▶ WHAT YOU ARE ASKED TO DO: Please print the full listing exactly.

↓

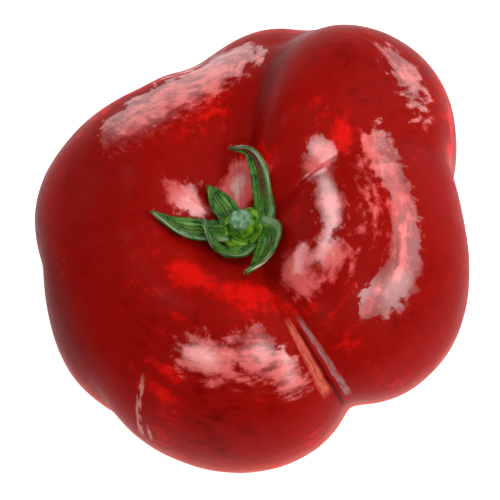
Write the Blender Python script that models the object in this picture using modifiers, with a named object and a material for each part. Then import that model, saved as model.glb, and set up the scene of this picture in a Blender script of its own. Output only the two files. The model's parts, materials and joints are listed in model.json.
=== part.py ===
"""A ribbed heirloom tomato resting on its blossom end, with its calyx and the stub of its stem.

Metres, +Z up. The flat spot that it rests on lies in the plane z = 0, and the middle of the
fruit's bounding box is over the origin. The meshes are measured from the fruit's own axis,
which runs up through the stem, and the empty fruit_axis puts them in place. Headings are in
degrees, anticlockwise from +X as seen from above.
"""

import math
from collections import namedtuple

import bmesh
import bpy
from mathutils import Matrix, Vector, noise
from mathutils.bvhtree import BVHTree

MM = 0.001
GAP = 0.5 * MM              # between pieces that grew together

# The lobes: where each one points, how far it reaches from the axis, and how high it crowns.
# The second is where the two lobes at the back run into one another.
Lobe = namedtuple("Lobe", "heading reach crown")
LOBES = (
    Lobe(heading=49, reach=55.4 * MM, crown=61.0 * MM),
    Lobe(heading=78, reach=51.6 * MM, crown=58.5 * MM),
    Lobe(heading=107, reach=42.8 * MM, crown=57.5 * MM),
    Lobe(heading=152, reach=42.7 * MM, crown=59.0 * MM),
    Lobe(heading=202, reach=39.6 * MM, crown=58.0 * MM),
    Lobe(heading=272, reach=40.4 * MM, crown=60.0 * MM),
    Lobe(heading=362, reach=44.3 * MM, crown=60.5 * MM),
)

# The creases between them: where each one crosses the belt, how deep it cuts on the shoulder
# and at the belt, how many degrees it opens over on the side before it and the side after it,
# how far it swirls, with the lobes beside it, from the belt to the stem end, and whether it is
# a fold, 1, or a broad hollow, 2. Their headings are whole steps, so that a column of the mesh
# runs down the bottom of each one.
Crease = namedtuple("Crease", "heading shoulder belt before after swirl flank")
CREASES = (
    Crease(heading=21, shoulder=2.5 * MM, belt=5.5 * MM, before=13, after=13, swirl=18, flank=1),
    Crease(heading=78, shoulder=4.5 * MM, belt=0.0 * MM, before=8, after=19, swirl=14, flank=2),
    Crease(heading=120, shoulder=0.5 * MM, belt=7.0 * MM, before=12, after=12, swirl=6, flank=1),
    Crease(heading=183, shoulder=0.5 * MM, belt=3.0 * MM, before=12, after=12, swirl=0, flank=1),
    Crease(heading=228, shoulder=0.5 * MM, belt=2.5 * MM, before=12, after=12, swirl=-12, flank=1),
    Crease(heading=306, shoulder=5.5 * MM, belt=7.7 * MM, before=13, after=15, swirl=-11, flank=1),
)
CREASE_FLOOR = 3.0          # degrees over which the bottom of a crease is rounded
SHOULDER = 0.30             # shares of the way from the stem end to the blossom end, where the
BELT = 0.50                 # creases have their shoulder depth, their belt depth and what is
BASE = 0.95                 # left of it
PARTING = 12.0 * MM         # from the axis, where lobes and creases are fully apart
MIDDLE_CROWN = 59.5 * MM    # that the lobes share at the axis, over the cavity
BASE_SHARE = 0.25           # of a crease's belt depth that is left at the base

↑

▶ TASK RESULT:
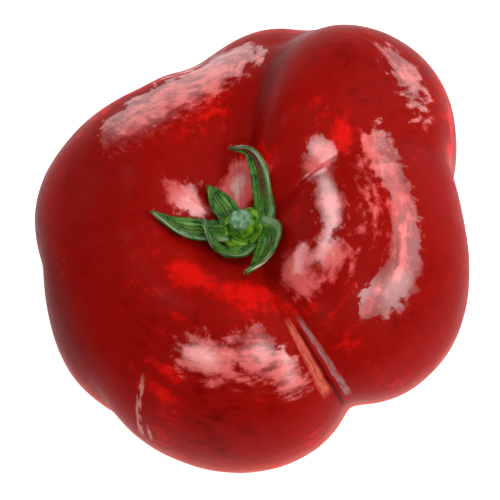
Write the Blender Python script that models the object in this picture using modifiers, with a named object and a material for each part. Then import that model, saved as model.glb, and set up the scene of this picture in a Blender script of its own. Output only the two files. The model's parts, materials and joints are listed in model.json.
=== part.py ===
"""A ribbed heirloom tomato resting on its blossom end, with its calyx and the stub of its stem.

Metres, +Z up. The flat spot that it rests on lies in the plane z = 0, and the middle of the
fruit's bounding box is over the origin. The meshes are measured from the fruit's own axis,
which runs up through the stem, and the empty fruit_axis puts them in place. Headings are in
degrees, anticlockwise from +X as seen from above.
"""

import math
from collections import namedtuple

import bmesh
import bpy
from mathutils import Matrix, Vector, noise
from mathutils.bvhtree import BVHTree

MM = 0.001
GAP = 0.5 * MM              # between pieces that grew together

# The lobes: where each one points, how far it reaches from the axis, and how high it crowns.
# The second is where the two lobes at the back run into one another.
Lobe = namedtuple("Lobe", "heading reach crown")
LOBES = (
    Lobe(heading=49, reach=55.4 * MM, crown=61.0 * MM),
    Lobe(heading=78, reach=51.6 * MM, crown=58.5 * MM),
    Lobe(heading=107, reach=42.8 * MM, crown=57.5 * MM),
    Lobe(heading=152, reach=42.7 * MM, crown=59.0 * MM),
    Lobe(heading=202, reach=39.6 * MM, crown=58.0 * MM),
    Lobe(heading=272, reach=40.4 * MM, crown=60.0 * MM),
    Lobe(heading=362, reach=44.3 * MM, crown=60.5 * MM),
)

# The creases between them: where each one crosses the belt, how deep it cuts on the shoulder
# and at the belt, how many degrees it opens over on the side before it and the side after it,
# how far it swirls, with the lobes beside it, from the belt to the stem end, and whether it is
# a fold, 1, or a broad hollow, 2. Their headings are whole steps, so that a column of the mesh
# runs down the bottom of each one.
Crease = namedtuple("Crease", "heading shoulder belt before after swirl flank")
CREASES = (
    Crease(heading=21, shoulder=2.5 * MM, belt=5.5 * MM, before=13, after=13, swirl=18, flank=1),
    Crease(heading=78, shoulder=4.5 * MM, belt=0.0 * MM, before=8, after=19, swirl=14, flank=2),
    Crease(heading=120, shoulder=0.5 * MM, belt=7.0 * MM, before=12, after=12, swirl=6, flank=1),
    Crease(heading=183, shoulder=0.5 * MM, belt=3.0 * MM, before=12, after=12, swirl=0, flank=1),
    Crease(heading=228, shoulder=0.5 * MM, belt=2.5 * MM, before=12, after=12, swirl=-12, flank=1),
    Crease(heading=306, shoulder=5.5 * MM, belt=7.7 * MM, before=13, after=15, swirl=-11, flank=1),
)
CREASE_FLOOR = 3.0          # degrees over which the bottom of a crease is rounded
SHOULDER = 0.30             # shares of the way from the stem end to the blossom end, where the
BELT = 0.50                 # creases have their shoulder depth, their belt depth and what is
BASE = 0.95                 # left of it
PARTING = 12.0 * MM         # from the axis, where lobes and creases are fully apart
MIDDLE_CROWN = 59.5 * MM    # that the lobes share at the axis, over the cavity
BASE_SHARE = 0.25           # of a crease's belt depth that is left at the base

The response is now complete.